Fountains of love, quiet ponds…

Fairy tales are not infinite worlds. They don’t require breaking the chains of imagination. They have boundaries, walls covered in vines, and garden gates made of wrought iron. Roses are red, princesses are beautiful, and forests are dark. That’s all. In my opinion, fairy tales are a garden where we spend time and that contains both order and chaos. The fairy tale garden is made to be visited at night, and nothing else. The sentences that seem almost meaningless in daylight can send shivers down one’s spine at night. A place where fairy girls dance with mysterious rings, rose fragrances spread, and nightingales sing beneath a high tree so they don’t fly away, the moonlight shines on marble statues and more.Some fairy tales – which are the purest fairy tales – are like the waters in the garden. Dripping, flowing, cascading, gushing, or still, calm waters. They take their roots from the depths of the underground. Diving into the water means passing into the subconscious, that liquid world, to a world where the hero will become a genie, a fairy, or something else, a dark, unknown, nocturnal area. Strange things are hidden there. Andersen would at best be a love fountain in the fairy tale garden. Because Andersen’s fairy tales are woven with great human love. There must be the purest, cleanest love on earth. So much so that when reading Andersen’s fairy tales, you can feel the author gently stroking the world with his fingertips. Hans Christian Andersen was born on April 2, 1805 in Odense, Denmark. His father, who loved reading books, was a shoemaker and saw visions of a young girl coming to take him away before he died, on their house’s frosted windows. His mother remarried and died in her fifties due to alcohol. Despite making a bad start in his family life, Andersen was very talented and published 168 fairy tales including The Little Mermaid, The Little Match Girl, The Red Shoes, and The Ugly Duckling. He befriended famous musicians, philosophers, and writers of the time. He lived in Dickens’ house for a while and was probably an inspiration for creating the swampy terrain in Great Expectations. Alongside a great love for humanity, his fairy tales had a very dark side. Although The Snow Queen, who froze little Kay with her kisses, was one of the darkest fairy tale characters, little Gerda, who set out on a long journey towards the palace of the Snow Queen, was one of the bravest fairy tale heroes.

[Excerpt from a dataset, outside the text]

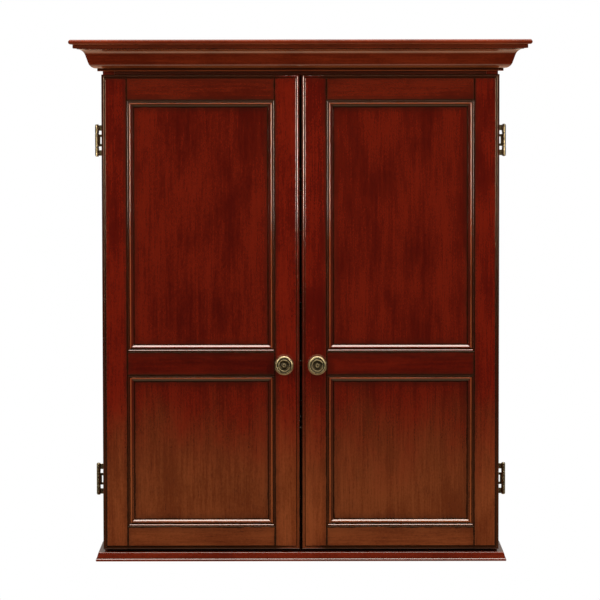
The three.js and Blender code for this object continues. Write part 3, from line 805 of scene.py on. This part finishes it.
def build_bead(node_name, opening, face_y, materials, body):
    """Four mitred lengths, each with its own painted light: painted shade on the head's and the sides'
    fillets and slopes and on the foot's crest, and a crest rubbed lighter, wear and painted highlight, at the
    head and sides. The foot's slope faces the light overhead and is left bright.
    """
    x0, x1, z0, z1 = opening
    corners = ((x0, z0, 1, 1), (x1, z0, -1, 1), (x1, z1, -1, -1), (x0, z1, 1, -1))
    shell = Shell()
    for i, glazes_and_painted_light in enumerate(BEAD_PAINTED_LIGHT):
        profile = bead_profile(*glazes_and_painted_light)
        (xa, za, *out_a), (xb, zb, *out_b) = corners[i], corners[(i + 1) % 4]
        gap = Vector((xb - xa, 0, zb - za)).normalized() * 0.05 * MM
        rings = [[Vector((x + out[0] * s * MM, face_y + depth * MM, z + out[1] * s * MM)) + push
                  for s, depth, _ in profile]
                 for x, z, out, push in ((xa, za, out_a, gap), (xb, zb, out_b, -gap))]
        shell.loft(rings, [g for _, _, g in profile], slots=[i % 2])
    shell.piece(node_name + "_moulding", [materials["x"], materials["z"]], body, [node_name], crease=28)


def knob_profile():
    """(radius, distance from the door's face, glaze) in millimetres: a rose, a waist, and a dished face
    of a broad domed rim, a ring, a hollow and a button with a pierced middle."""
    points = [(0.0, 0.3, 0.0), (8.2, 0.3, 0.8)]
    points += glazed(arc((7.9, 1.2), (0.7, 0.7), -60, 80, 5), 0.2)
    points += [(7.4, 2.2, 0.9), (6.4, 3.0, 0.5), (5.4, 4.4, 0.2), (4.9, 6.4, 0.2), (4.9, 8.2, 0.3)]
    points += [(5.4, 9.8, 0.5), (6.6, 11.2, 0.7), (9.0, 12.4, 0.6), (12.2, 13.4, 0.4)]
    rim = arc((12.4, 16.4), (2.6, 2.9), -70, 62, 12)
    points += glazed(rim[:2], 0.3) + glazed(rim[2:], 0.0)
    points += [(12.9, 19.35, 0.0), (12.0, 19.72, 0.0), (11.3, 19.6, 0.3), (10.95, 19.2, 0.9)]
    points += [(10.75, 18.5, 1.0), (9.75, 18.45, 1.0), (9.6, 19.0, 0.9)]
    points += glazed(arc((8.75, 19.3), (0.8, 0.85), 10, 170, 8), 0.0)
    points += [(7.8, 18.8, 0.6), (7.5, 18.1, 0.95), (6.8, 17.6, 0.9), (5.6, 17.35, 0.82)]
    points += [(4.4, 17.4, 0.85), (3.5, 17.9, 1.0)]
    points += glazed(arc((2.1, 19.0), (1.15, 1.2), -20, 140, 8), 0.1)
    return points + [(1.15, 19.5, 0.6), (0.95, 18.9, 1.0), (0.0, 18.7, 1.0)]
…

I think there must be a haunted pond in the darkest corner of the fairy tale garden. It is a body of water filled with shadows where only night-blooming water lilies float and willow branches lean into the water. I reserve this for the Grimm Brothers’ fairy tales. When I listen to their fairy tales, I imagine falling into that dark pond. I have to hold my breath to be able to come up in one piece. While the ghosts in the pond touch our hands, the fairy tales speak to us from the deepest part of our subconscious, telling us about our darkest fears and worries. They speak as if talking to someone hiding inside us. So much so that when the Grimm fairy tales were first published, they were revised because they were too bloody for children. In the first version of the fairy tales, Rapunzel gets pregnant and Cinderella’s stepmother cuts off her own daughter’s feet so they can fit into the glass slipper. The fairy tales are not the Grimm Brothers’ own work. When the interest in fairy tales began to rise in the 1800s, the period of the rising Romanticism movement, these two German brothers, Jacob and Wilhelm Grimm, began to collect old folkloric fairy tales passed down from generation to generation in Germany and Scandinavia…

“Genie in the Lamp”

Fairy tales, however, were much older and spread to all corners of the world. In the Chinese version of Little Red Riding Hood, the wolf became a tiger. In Iran, the hero was a boy instead of a girl. The tales were told in different forms in Burma, Japan, and Nigeria. Similarly, Cinderella was first told in China. The oldest known fairy tales are Aesop’s fables from the 6th century BC, but the French writer Charles Perrault, who turned the fairy tale genre into a literary movement, is credited with popularizing it. Although fairy tales like Little Red Riding Hood and Cinderella were later rewritten by the Brothers Grimm, their works are still adapted to opera and ballet under Perrault’s name. The Russian folklorist and writer Alexander Afanasyev also inspired Stravinsky’s ballet Firebird and took on the role of the Grimm Brothers’ counterpart in Russia.

In a corner of the garden lies a pool surrounded by rose bushes, reflecting the stars. Silk carpets are spread around, lanterns are lit. It is a place filled with the lights of dawn in the night garden; the realm of One Thousand and One Nights. The moonlight shines on women, the spiral tower in Samara, a girl named Dünyazat, caravans of camels, countries where the sun sets, Sinbad, and the genie in the lamp… It is a pool of wisdom filled with Greek, Egyptian, Mesopotamian, and Indian influences and teachings of the East. Its teaching is that the genie in the lamp is actually ourselves, and that if we want to unleash the genie, we must be virtuous… Just as the dark forest full of monsters represents our untamed side. If we want to be creative, we must enter the dark forest. We must become wild. We must be born again as a part of nature. It may be dangerous and mysterious, but it is our greatest power.

Il Paradiso Perduto

The water sources inside the fairy tale garden nourish the roses, yellow lilies, vines, and weeping willows, and make us dream of the lost paradise. Although fantasy novels are prevalent today, some of them heavily feature fairy tale elements. They are the last sounds rising from heaven. Who knows, maybe books like Alice in Wonderland, Peter Pan, the Chronicles of Narnia, Pinocchio, Gulliver’s Travels, and Harry Potter are all fairy tales? Neil Gaiman and Holly Black continue to write fairy tales with folkloric elements like werewolves and warrior queens.

Fairy tales continue to be written, read, and listened to. They will probably continue as long as humanity exists. After all, we all need to chat with the world from time to time. This can only be done by wandering in our secret garden. It is up to us to enrich this garden by listening to as many fairy tales as possible and telling new ones. You will understand better what I mean when you see a little child listening with interest to a fairy tale you made up one day.